─── Information supplied

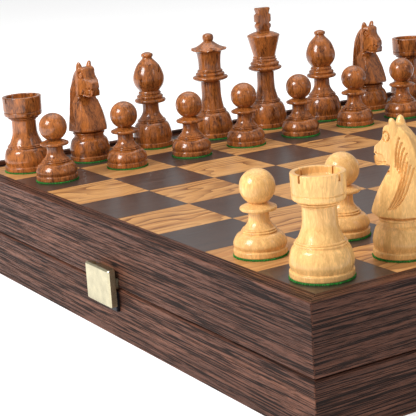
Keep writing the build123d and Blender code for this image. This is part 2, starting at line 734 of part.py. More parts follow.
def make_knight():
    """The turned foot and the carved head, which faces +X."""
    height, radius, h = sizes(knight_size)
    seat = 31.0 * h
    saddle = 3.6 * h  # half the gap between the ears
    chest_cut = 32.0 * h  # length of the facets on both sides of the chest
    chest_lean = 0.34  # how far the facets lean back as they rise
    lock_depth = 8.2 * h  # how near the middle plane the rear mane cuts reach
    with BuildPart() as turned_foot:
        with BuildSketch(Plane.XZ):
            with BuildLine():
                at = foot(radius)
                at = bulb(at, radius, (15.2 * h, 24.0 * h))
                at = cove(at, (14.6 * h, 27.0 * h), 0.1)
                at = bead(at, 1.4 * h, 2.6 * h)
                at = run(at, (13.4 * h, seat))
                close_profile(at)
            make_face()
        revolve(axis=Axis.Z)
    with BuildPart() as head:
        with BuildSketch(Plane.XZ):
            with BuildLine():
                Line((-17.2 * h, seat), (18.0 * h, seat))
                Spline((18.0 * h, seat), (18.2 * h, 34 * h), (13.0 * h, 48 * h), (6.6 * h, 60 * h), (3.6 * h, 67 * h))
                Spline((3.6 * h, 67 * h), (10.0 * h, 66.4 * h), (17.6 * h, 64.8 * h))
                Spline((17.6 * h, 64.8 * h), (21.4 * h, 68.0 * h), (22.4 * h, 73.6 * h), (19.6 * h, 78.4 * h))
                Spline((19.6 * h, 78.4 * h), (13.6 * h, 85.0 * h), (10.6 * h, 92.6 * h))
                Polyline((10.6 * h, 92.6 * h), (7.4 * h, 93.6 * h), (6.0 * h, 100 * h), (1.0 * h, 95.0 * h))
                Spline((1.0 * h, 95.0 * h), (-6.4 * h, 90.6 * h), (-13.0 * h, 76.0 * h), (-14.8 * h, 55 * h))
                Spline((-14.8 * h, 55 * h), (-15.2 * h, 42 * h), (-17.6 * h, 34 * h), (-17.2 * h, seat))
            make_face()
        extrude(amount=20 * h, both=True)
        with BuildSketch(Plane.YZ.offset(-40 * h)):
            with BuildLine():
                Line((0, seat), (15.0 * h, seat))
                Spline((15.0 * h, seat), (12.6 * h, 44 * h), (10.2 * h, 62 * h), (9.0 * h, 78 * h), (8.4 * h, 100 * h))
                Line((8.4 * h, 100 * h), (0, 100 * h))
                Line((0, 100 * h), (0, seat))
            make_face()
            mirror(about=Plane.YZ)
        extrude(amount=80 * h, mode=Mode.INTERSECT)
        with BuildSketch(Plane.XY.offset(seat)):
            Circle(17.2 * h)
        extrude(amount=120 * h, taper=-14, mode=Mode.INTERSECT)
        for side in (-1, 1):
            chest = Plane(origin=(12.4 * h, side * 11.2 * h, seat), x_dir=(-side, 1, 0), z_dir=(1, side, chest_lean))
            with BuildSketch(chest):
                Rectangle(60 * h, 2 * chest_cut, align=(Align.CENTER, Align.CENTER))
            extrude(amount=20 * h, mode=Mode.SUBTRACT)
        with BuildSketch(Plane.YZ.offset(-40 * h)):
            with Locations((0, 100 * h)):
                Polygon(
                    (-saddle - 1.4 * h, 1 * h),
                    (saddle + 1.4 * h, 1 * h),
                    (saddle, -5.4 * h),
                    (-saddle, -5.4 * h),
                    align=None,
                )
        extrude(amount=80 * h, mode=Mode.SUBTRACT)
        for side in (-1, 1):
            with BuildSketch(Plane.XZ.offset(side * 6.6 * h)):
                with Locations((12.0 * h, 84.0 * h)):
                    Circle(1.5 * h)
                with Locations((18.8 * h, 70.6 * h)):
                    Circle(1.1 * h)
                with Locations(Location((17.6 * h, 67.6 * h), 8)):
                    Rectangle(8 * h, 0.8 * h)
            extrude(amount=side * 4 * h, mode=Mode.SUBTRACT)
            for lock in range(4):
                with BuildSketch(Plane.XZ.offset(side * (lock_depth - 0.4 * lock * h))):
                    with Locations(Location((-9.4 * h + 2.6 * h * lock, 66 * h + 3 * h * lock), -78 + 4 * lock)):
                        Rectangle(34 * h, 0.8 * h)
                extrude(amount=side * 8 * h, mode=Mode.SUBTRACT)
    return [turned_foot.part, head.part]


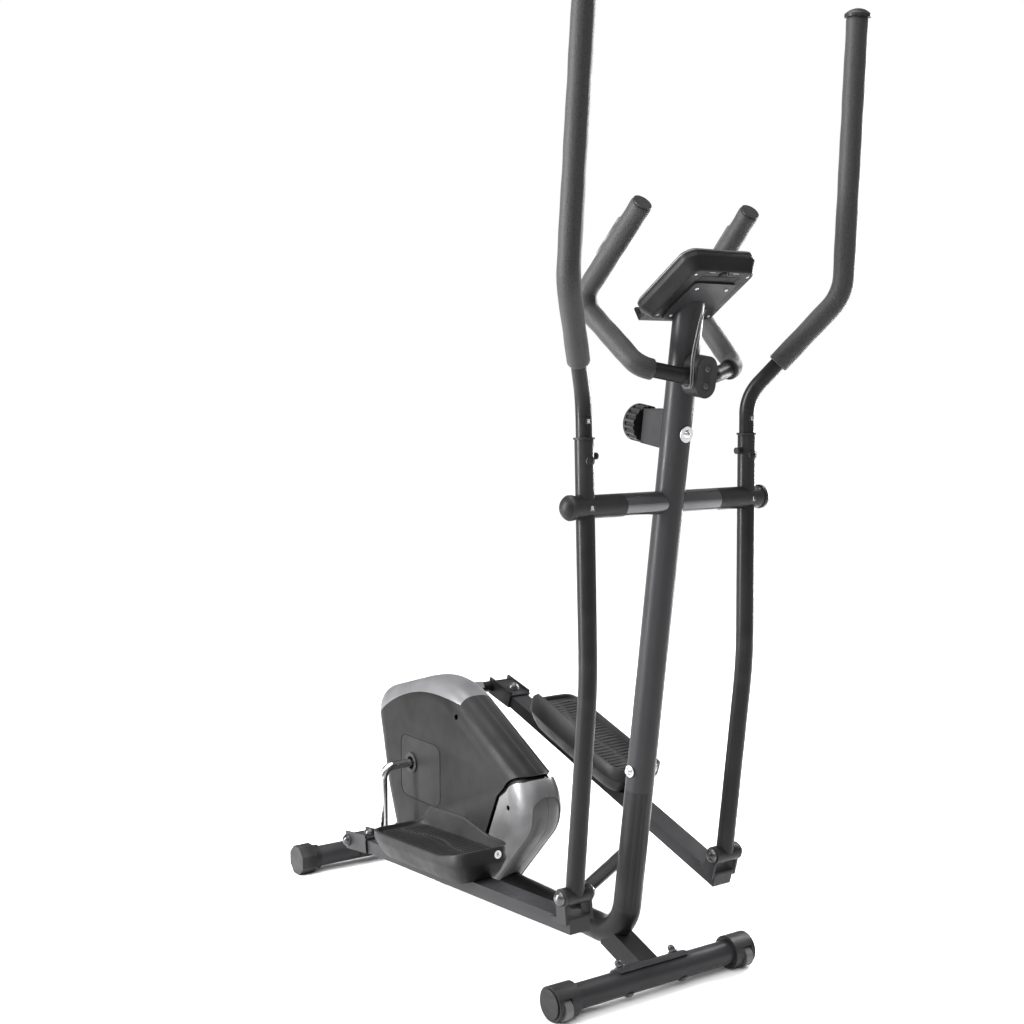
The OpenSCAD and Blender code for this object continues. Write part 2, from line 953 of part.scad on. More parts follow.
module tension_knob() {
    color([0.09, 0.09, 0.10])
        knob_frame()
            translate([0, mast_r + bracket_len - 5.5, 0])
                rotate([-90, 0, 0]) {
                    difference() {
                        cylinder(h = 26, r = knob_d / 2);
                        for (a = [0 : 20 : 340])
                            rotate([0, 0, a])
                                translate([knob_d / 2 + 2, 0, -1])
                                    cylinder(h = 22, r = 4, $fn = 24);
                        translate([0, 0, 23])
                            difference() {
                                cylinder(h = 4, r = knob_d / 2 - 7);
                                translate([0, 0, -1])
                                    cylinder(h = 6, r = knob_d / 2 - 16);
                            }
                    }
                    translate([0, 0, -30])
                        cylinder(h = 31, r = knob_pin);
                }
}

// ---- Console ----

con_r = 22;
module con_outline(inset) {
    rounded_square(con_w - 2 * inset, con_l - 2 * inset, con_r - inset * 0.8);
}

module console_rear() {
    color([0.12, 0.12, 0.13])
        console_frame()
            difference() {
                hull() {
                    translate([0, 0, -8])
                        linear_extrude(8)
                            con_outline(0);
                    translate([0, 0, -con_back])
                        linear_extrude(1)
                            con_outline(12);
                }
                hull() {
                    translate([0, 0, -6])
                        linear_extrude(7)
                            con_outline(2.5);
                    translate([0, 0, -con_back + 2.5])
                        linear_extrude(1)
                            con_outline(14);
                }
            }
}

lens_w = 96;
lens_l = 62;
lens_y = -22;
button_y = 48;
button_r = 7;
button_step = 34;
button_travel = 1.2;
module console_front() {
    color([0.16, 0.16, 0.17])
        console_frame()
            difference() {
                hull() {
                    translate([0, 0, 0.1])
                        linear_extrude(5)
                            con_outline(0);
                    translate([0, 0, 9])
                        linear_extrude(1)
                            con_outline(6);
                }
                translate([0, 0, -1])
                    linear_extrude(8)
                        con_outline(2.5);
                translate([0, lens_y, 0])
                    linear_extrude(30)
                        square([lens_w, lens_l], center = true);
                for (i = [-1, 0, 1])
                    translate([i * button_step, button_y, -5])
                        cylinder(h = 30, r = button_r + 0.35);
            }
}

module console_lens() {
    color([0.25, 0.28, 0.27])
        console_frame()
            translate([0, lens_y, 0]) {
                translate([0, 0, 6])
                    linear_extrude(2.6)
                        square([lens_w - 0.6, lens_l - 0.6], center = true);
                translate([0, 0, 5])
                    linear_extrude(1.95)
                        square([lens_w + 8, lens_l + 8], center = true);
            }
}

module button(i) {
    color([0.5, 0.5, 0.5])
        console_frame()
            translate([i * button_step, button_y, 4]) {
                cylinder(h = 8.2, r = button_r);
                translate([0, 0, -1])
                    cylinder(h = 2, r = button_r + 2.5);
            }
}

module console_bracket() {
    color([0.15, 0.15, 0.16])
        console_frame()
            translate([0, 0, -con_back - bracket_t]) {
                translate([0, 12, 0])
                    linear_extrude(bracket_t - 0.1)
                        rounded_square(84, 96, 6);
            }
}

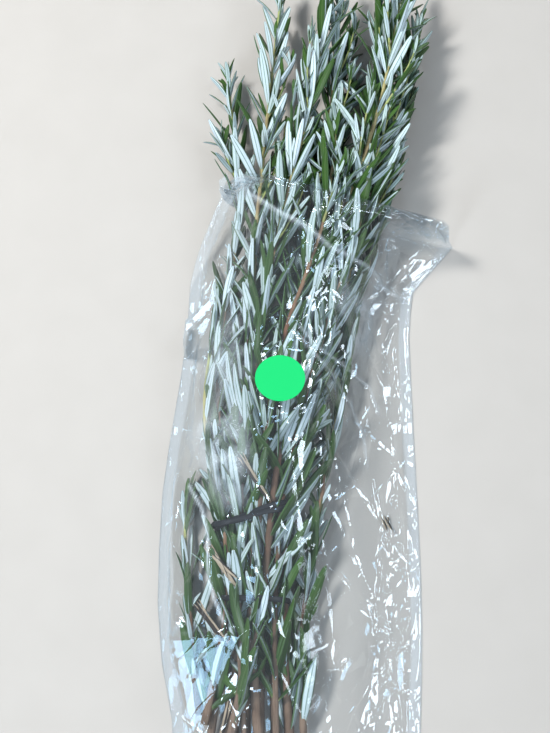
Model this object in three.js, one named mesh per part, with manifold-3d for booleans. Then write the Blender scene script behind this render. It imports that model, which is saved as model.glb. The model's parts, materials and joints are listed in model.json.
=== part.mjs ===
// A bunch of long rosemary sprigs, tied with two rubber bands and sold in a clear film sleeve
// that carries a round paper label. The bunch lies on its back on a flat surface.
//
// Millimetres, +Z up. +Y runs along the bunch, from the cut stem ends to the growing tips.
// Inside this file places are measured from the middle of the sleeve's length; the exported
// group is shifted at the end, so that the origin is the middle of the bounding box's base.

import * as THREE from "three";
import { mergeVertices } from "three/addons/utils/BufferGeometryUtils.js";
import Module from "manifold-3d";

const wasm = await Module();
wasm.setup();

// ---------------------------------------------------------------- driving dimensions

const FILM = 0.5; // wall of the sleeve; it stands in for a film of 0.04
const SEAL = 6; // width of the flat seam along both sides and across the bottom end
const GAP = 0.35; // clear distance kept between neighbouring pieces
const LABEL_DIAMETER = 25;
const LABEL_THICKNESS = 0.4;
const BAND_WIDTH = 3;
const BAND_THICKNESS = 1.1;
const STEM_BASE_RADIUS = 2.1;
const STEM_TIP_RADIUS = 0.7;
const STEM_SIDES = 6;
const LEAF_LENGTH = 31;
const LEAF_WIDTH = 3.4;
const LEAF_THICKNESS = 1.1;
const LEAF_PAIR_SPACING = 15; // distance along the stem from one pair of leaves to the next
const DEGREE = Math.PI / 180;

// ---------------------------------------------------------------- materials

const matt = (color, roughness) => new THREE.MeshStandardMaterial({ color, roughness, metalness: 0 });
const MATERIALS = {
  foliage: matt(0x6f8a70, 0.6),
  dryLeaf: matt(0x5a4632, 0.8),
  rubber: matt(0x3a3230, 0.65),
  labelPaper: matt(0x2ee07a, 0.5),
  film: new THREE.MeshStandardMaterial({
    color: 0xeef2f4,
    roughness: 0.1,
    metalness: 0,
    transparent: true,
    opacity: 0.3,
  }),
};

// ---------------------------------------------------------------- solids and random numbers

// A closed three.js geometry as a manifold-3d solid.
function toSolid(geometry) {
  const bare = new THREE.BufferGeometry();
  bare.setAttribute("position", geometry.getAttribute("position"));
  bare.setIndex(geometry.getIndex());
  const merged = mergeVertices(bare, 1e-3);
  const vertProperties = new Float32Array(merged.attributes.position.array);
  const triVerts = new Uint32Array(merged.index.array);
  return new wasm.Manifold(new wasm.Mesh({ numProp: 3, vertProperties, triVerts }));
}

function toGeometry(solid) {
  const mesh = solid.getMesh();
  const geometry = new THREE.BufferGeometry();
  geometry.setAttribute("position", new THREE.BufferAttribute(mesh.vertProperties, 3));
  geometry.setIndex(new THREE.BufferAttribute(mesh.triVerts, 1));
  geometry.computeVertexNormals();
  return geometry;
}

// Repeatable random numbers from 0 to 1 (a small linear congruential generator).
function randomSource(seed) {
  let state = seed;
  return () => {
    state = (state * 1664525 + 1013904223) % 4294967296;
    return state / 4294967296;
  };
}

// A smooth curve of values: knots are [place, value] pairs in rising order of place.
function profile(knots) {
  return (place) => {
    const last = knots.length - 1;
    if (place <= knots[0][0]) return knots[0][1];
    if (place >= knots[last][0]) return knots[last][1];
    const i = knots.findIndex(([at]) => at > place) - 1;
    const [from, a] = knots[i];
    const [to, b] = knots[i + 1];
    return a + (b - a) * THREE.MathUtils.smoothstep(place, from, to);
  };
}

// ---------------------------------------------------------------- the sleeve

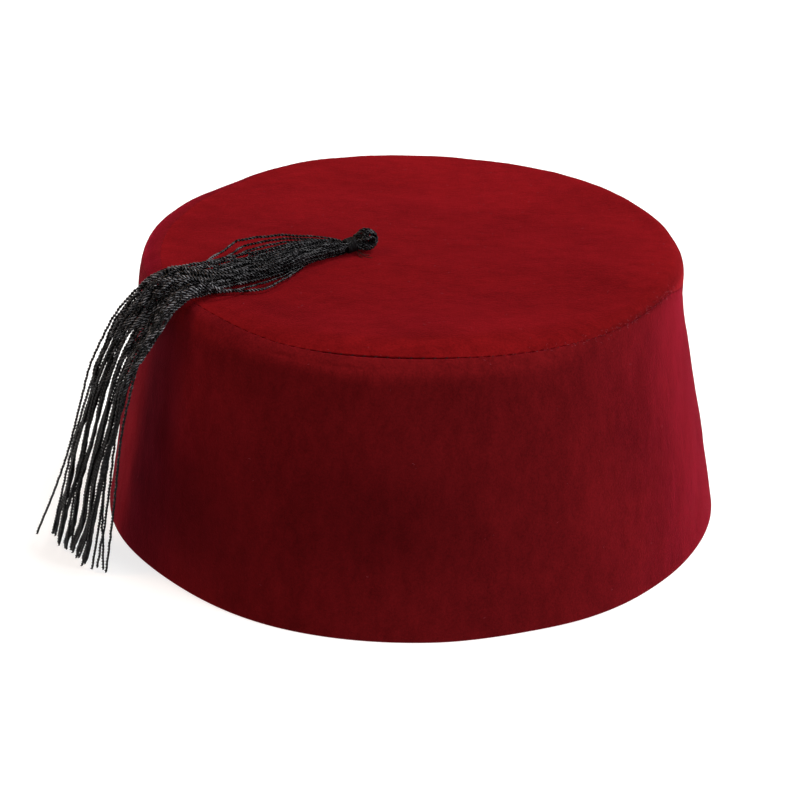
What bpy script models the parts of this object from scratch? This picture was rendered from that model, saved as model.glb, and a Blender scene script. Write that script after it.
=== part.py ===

──────

Take the line with "What bpy script" and all lines after it through the end of the records, and write them out exactly; include nothing else.

What bpy script models the parts of this object from scratch? This picture was rendered from that model, saved as model.glb, and a Blender scene script. Write that script after it.
=== part.py ===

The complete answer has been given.